J’ai entendu le shaykh de notre shaykh dire : “La science spirituelle de celui qui vit dans le détachement est meilleure. Sa pensée est plus claire, puisque la clarté procède de la clarté, et la turbidité procède de la turbidité. Dès lors que l’on s’investit dans le monde sensoriel, on réduit sa compréhension des secrets spirituels du monde.”

Dans le même sens, on a rapporté aussi : “Lorsqu’un détaché du monde prend quelque chose de ce monde, Dieu baisse son degré spirituel. Lorsque celui pour qui est autorisé à user des moyens de ce monde prend quelque chose du monde, le moyen qu’il utilise est en réalité une acte d’adoration et une preuve de sa soumission à Dieu. Le tajrid sans autorisation est donc en réalité un attachement, et l’investissement dans le monde avec autorisation est en réalité du tajrid. La réussite est auprès de Dieu.”

 

Tout ceci ne concerne que ceux qui cheminent encore sur la Voie. Pour ce qui est de ceux qui sont arrivés et qui sont fermement enracinés –que Dieu les agrée, on ne peut rien en dire puisqu’ils ont été ravis à eux-mêmes, saisis et défendus par Dieu. Dieu se charge de leurs affaires, protège leur secret spirituel et leurs cœurs par des armées de lumières. La poussiéreuse obscurité n’a aucun effet sur eux. C’était le degré spirituel des Compagnons du Prophète–sur lui la paix et le salut – et c’est ainsi qu’ils vivaient dans le monde. Que Dieu les agrée et nous fasse bénéficier de leur état de grâce ! Amen.

 

Sache que, de celui qui est impliqué dans le monde et de celui qui est en retrait, tous deux oeuvrent pour Dieu. Tous deux reçoivent l’orientation vraie vers Dieu par leurs actions. Comme l’un d’eux a dit : “Ces deux personnes, celui qui est en retrait et celui qui est impliqué, sont comme deux esclaves d’un roi. Le roi dit à l’un : “Travaille !” et dit à l’autre : “Reste en ma présence, je me charge de ta subsistance.” Toutefois, comme nous l’avons dit, c’est l’orientation de celui qui est détaché du monde qui est plus forte, puisqu’il se détourne des affaires du monde et se défait de ses attachements.
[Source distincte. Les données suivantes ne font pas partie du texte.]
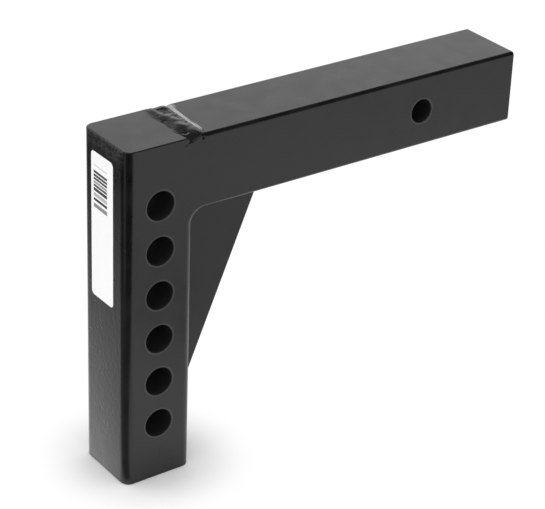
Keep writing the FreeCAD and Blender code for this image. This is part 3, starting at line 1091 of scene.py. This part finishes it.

L’aspiration en Dieu (himma) de celui qui est détaché et pauvre en Dieu (faqir) est celle de ceux dont le Prophète –sur lui la paix et le salut –a dit : “Dieu a des hommes qui, s’ils devaient jurer par Dieu, seraient exaucés par Lui.” Notre shaykh a dit : “Il y a des hommes qui, lorsqu’ils désirent quelque chose, c’est par la permission de Dieu.” Le Prophète –sur lui la paix et le salut –a aussi dit : Prenez garde à la vision intérieure du (vrai) croyant : il voit par la lumière de Dieu.

Le shaykh a eu peur que l’on puisse s’imaginer que cette forte aspiration puisse aller au delà des remparts de la destinée, et qu’elle puisse accomplir ce qui n’est pas accompli par décret divin. C’est pourquoi il a ajouté :  « Au travers des remparts des décisions divines, ne passe aucune aspiration physique préactive. » (Hikma n°3)

 

[1] Ibn ‘Ata- Allah al-Iskandari, Al-Tanwir fi isqat al-tadbir, traduit par A. Penot sous le titre De l’abandon de la volonté propre , Alif éditions, Lyon : 1997.

[2] Il s’agit d’Ibn ‘Ata- Allah en personne. Le récit de cette discussion avec son maître al-Mursî peut se trouver dans son dernier ouvrage Lata’if al-minan, traduit et annoté par Eric Geoffroy sous le titre La sagesse des maîtres soufis, Grasset, Paris : 1998, p.131.

[3] Bien que Ibn ‘Ajiba ait pour shaykh principal Muhummad al-Buzidi, l’initiateur spirituel d’Ibn ‘Ajiba est le shaykh ad-Darqawi, qui fonda la branche soufie du même nom.